Six months ago, Waco resident Dennis Michaelis had no idea he would be helping lead the effort to arrange one of the country's largest and best viewing sites for the rare coast-to-coast total solar eclipse.

Michaelis, the former longtime president of McLennan Community College, is temporarily based in Hopkinsville, Kentucky as interim president of Hopkinsville Community College. His wife still lives in Waco, and he plans to return home, too, in the fall.

In the meantime, Michaelis has been helping Hopkinsville Community College and his adopted Kentucky community brace for what could be 200,000 visitors. He expects somewhere around 3,000 of them to park vehicles in 600 spots sold at the community college -- which will offer bathrooms, emergency medical services and food to their guests.

"They started talking about this 10 years ago," said Michaelis. "But, I think, at least in the last four or five years, they've really started outlining where things were going. But, particularly in the last year I think it's been pretty intense."

The college alone will see guests from 36 states and four countries in its viewing area. Twelve extra security guards were hired to keep tourists safe, and volunteer faculty members are scheduled to help with traffic.
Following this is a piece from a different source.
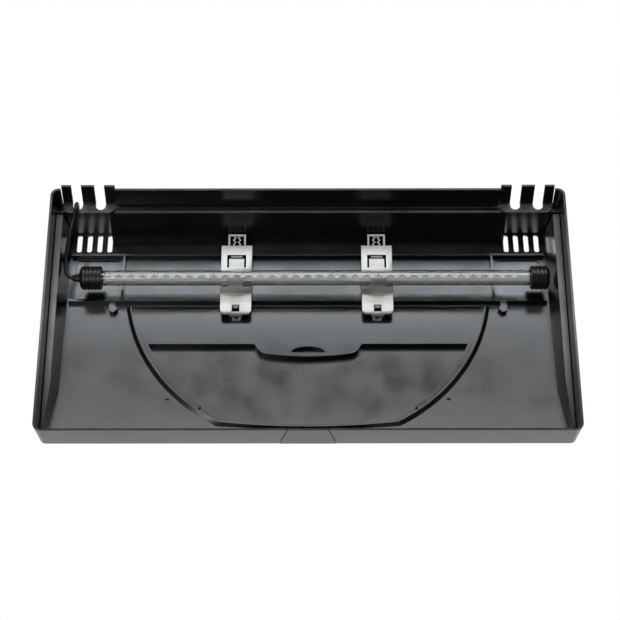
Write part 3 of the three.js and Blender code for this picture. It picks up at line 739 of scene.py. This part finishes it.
def capProfile(side, inner, outer, floor, ribs):
    # From the bore's floor, out round the mouth, over the ribs and down the domed end
    dome = outer - side * cap["domeLength"]
    pitch = (dome - inner) / ribs
    top, low = cap["radius"], cap["radius"] - cap["groove"]
    shoulder = top - cap["round"]
    points = [(floor, 0), (floor, cap["bore"]), (inner, cap["bore"]), (inner, low)]
    for i in range(ribs):
        start = inner + i * pitch
        for part, radius in zip(cap["ribPlaces"], (low, shoulder, top, top, shoulder)):
            points.append((start + pitch * part, radius))
        if i + 1 < ribs:
            points.append((start + pitch, low))
    for i in range(1, cap["domeRings"] + 1):
        angle = math.pi / 2 * i / cap["domeRings"]
        x = dome + side * cap["domeLength"] * math.sin(angle)
        points.append((x, top - cap["domeStep"] - cap["domeDrop"] * (1 - math.cos(angle))))
    points.append((outer, 0))
    return points


leftCap = capProfile(1, 243.8, 269.8, 258.4, 5)
rightCap = capProfile(-1, -263, -285.4, -277.4, 4)
turned("capLeft", leftCap, "capRubber", "end_cap_left")
turned("capRight", rightCap, "capRubber", "end_cap_right")
print("lamp turned")


# LEDs and resistors along the strip, by Geometry Nodes

strip = {
    "first": -243.9,
    "pitch": 13.95,
    "count": 35,
    "y": 57.1,
    "face": 40.1,
    "package": (5.2, 4.2, 1.3),
    "phosphor": (3.8, 2.9, 0.3),
    "resistor": (2.0, 1.2, 0.5),
    "resistorShift": (7, 2.2),
}


def makeStripRow(name, size, shift, top, count, finish):
    # Boxes under the strip's face, shifted from the LEDs' places by shift
    place = Vector((strip["first"] + shift[0], strip["y"] + shift[1], top - size[2] / 2))
    boxSize = [("Box Size", "NodeSocketVector", "Size", [side * mm for side in size])]
    row = repeatAlong(
        name, "GeometryNodeMeshCube", boxSize, place * mm, (strip["pitch"] * mm, 0, 0), count, finish,
    )
    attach(row, "lamp")


def makeLeds():
    face, count = strip["face"], strip["count"]
    under = face - strip["package"][2]
    makeStripRow(
        "ledHousings", strip["package"], (0, 0), face, count, "ledHousing",
    )
    makeStripRow(
        "ledLenses", strip["phosphor"], (0, 0), under, count, "ledPhosphor",
    )
    makeStripRow(
        "ledResistors", strip["resistor"], strip["resistorShift"], face, count - 1, "chipDark",
    )


makeLeds()
print("strip filled")


# Studio: see-through from below, pale from above

floorPlate = {"half": 4.0, "z": -0.0004, "colour": (0.82, 0.82, 0.81, 1)}  # metres


def makeStage():
    mesh = bpy.data.meshes.new("studioFloor")
    half, z = floorPlate["half"], floorPlate["z"]
    corners = [(-half, -half, z), (half, -half, z), (half, half, z), (-half, half, z)]
    mesh.from_pydata(corners, [], [(0, 1, 2, 3)])
    floor = bpy.data.objects.new("studioFloor", mesh)
    bpy.context.collection.objects.link(floor)
    material = bpy.data.materials.new("paleFloor")
    material.use_nodes = True
    tree = material.node_tree
    tree.nodes.clear()
    out = tree.nodes.new("ShaderNodeOutputMaterial")
    mix = tree.nodes.new("ShaderNodeMixShader")
    pale = tree.nodes.new("ShaderNodeBsdfDiffuse")
    pale.inputs["Color"].default_value = floorPlate["colour"]
    clear = tree.nodes.new("ShaderNodeBsdfTransparent")
    side = tree.nodes.new("ShaderNodeNewGeometry")
    tree.links.new(side.outputs["Backfacing"], mix.inputs[0])
    tree.links.new(pale.outputs[0], mix.inputs[1])
    tree.links.new(clear.outputs[0], mix.inputs[2])
    tree.links.new(mix.outputs[0], out.inputs["Surface"])
    mesh.materials.append(material)
    floor.visible_diffuse = False  # the open underside is lit from below
    floor.visible_glossy = False
    floor.visible_transmission = False
    floor.visible_shadow = False


# Metres and watts
lights = {
    "softboxBelow": {
        "place": (0, 0.6, -1.2), "target": (0, 0.1, 0.05), "size": (1.6, 0.18),
        "power": 5.4, "colour": (1, 0.985, 0.95),
    },
    "backBelow": {
        "place": (0, 1.18, -1.2), "target": (0, 0.1, 0.05), "size": (1.6, 0.26),
        "power": 9.0, "colour": (0.9, 0.955, 1),
    },
    "fillBelow": {
        "place": (0.9, -0.9, -1.4), "target": (0, 0, 0.05), "size": (1.1, 0.9),
        "power": 14, "colour": (1, 1, 1),
    },
    "keyAbove": {
        "place": (-1.7, -1.3, 1.7), "target": (0, 0, 0.05), "size": (1.4, 1.4),
        "power": 34, "colour": (1, 1, 1),
    },
    "rimAbove": {
        "place": (1.3, 1.2, 1.5), "target": (0, 0, 0.05), "size": (1.2, 1.2),
        "power": 18, "colour": (1, 1, 1),
    },
}


def makeLight(name, given):
    data = bpy.data.lights.new(name, "AREA")
    data.shape = "RECTANGLE"
    data.size, data.size_y = given["size"]
    data.energy = given["power"]
    data.color = given["colour"]
    lightObject = bpy.data.objects.new(name, data)
    place, target = Vector(given["place"]), Vector(given["target"])
    lightObject.location = place
    lightObject.rotation_euler = (target - place).to_track_quat("-Z", "Y").to_euler()
    lightObject.visible_camera = False
    bpy.context.collection.objects.link(lightObject)


# What the pieces reflect: dim below, bright above, with a soft change between the two heights
surroundings = {
    "tint": (0.96, 0.98, 1.0, 1),
    "below": 0.07,
    "above": 0.85,
    "changeFrom": -0.25,
    "changeTo": 0.35,
}


def makeWorld():
    # The camera sees plain white behind the piece
    world = bpy.data.worlds.new("studioWorld")
    bpy.context.scene.world = world
    world.use_nodes = True
    tree = world.node_tree
    back = tree.nodes["Background"]
    back.inputs["Color"].default_value = (1, 1, 1, 1)
    back.inputs["Strength"].default_value = 1.0
    soft = tree.nodes.new("ShaderNodeBackground")
    soft.inputs["Color"].default_value = surroundings["tint"]
    direction = tree.nodes.new("ShaderNodeTexCoord").outputs["Generated"]
    height = tree.nodes.new("ShaderNodeSeparateXYZ")
    tree.links.new(direction, height.inputs[0])
    strength = ramped(
        tree, height.outputs["Z"], surroundings["below"], surroundings["above"],
        surroundings["changeFrom"], surroundings["changeTo"],
    )
    tree.links.new(strength, soft.inputs["Strength"])
    mix = tree.nodes.new("ShaderNodeMixShader")
    rays = tree.nodes.new("ShaderNodeLightPath")
    tree.links.new(rays.outputs["Is Camera Ray"], mix.inputs[0])
    tree.links.new(soft.outputs[0], mix.inputs[1])
    tree.links.new(back.outputs[0], mix.inputs[2])
    tree.links.new(mix.outputs[0], tree.nodes["World Output"].inputs["Surface"])


makeStage()
makeWorld()
for lightName, given in lights.items():
    makeLight(lightName, given)
bpy.context.scene.view_settings.view_transform = "Standard"
bpy.context.scene.view_settings.look = "None"
print("studio lit")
"We sold out 600 parking spots in just a few weeks," Chief Financial Officer Jeff Horton said. "We thought charging $50 for a parking spot was crazy high, but we probably could've charged a whole lot more."

Although the college will not see much of a profit from the event, after expenses are accounted for, Michaelis said the whole point was to get the institution's name out there by doing something positive for the community.